Michael Feldstein looks at McGraw-Hill’s new “personalized learning authoring product.”
Yet another ed-tech accelerator: this one a partnership between Runway and the Michelson 20MM Foundation.
“National Education Week Wants to Be Edtech’s Art Basel,” Edsurge reports. (And I confess: I had to Google “Art Basel.”)
“Blackboard Continues Revitilization with New Office Space,” says Tech.co. Because nothing says innovation like an open office plan. (Bonus points for the misspelled headline too.)
Funding and Acquisitions
Technology Will Save Us (yes, that’s the real name of a company) has raised $1.8 million from Backed and a “substantial retail investor.” The company makes the BBC micro:bit.

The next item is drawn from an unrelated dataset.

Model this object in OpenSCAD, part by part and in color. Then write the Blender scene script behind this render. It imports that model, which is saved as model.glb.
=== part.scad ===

Test prep company Gojimo has raised $1.8 million from Robin and Saul Klein, Deborah Quazzo, the London Co-Investment Fund, Firestar; Index Ventures, and Jamjar Investments. The company has raised $4 million total.
“Bloomsbury Publishing is set to acquire LexisNexis and Jordan family law publishing assets from RELX, subject to approval, for £1.4m.,” The Bookseller reports.
Data, Privacy, and Surveillance
According to Fusion, “Hackers breaking into baby cams are actually trying to help.”
Data and “Research”
According to the latest report from Pew Research Center, home broadband has seen a “modest decline” from 2013 to 2015.
Edsurge has published its look at the record-setting year in US ed-tech investment.
“Do In-Class Exams Make Students Study Harder?” The Atlantic asks.
Via Education Week: “Music Instruction Lacks Diversity, Study Finds.”
Also via Education Week: “Toddlers Gain Touch-Screen Skills Early, Study Finds.”
“Student Loan Subsidies Cause Almost All of the Increase in Tuition,” according to the Foundation for Economic Education.
“The (Short) Lives of Poor, Urban Teenagers” by Lisa Wade in The Pacific Standard.
Via Politico: "Four in 10 American children live in low-income families, according to a recent report from the University of New Hampshire Carsey School of Public Policy.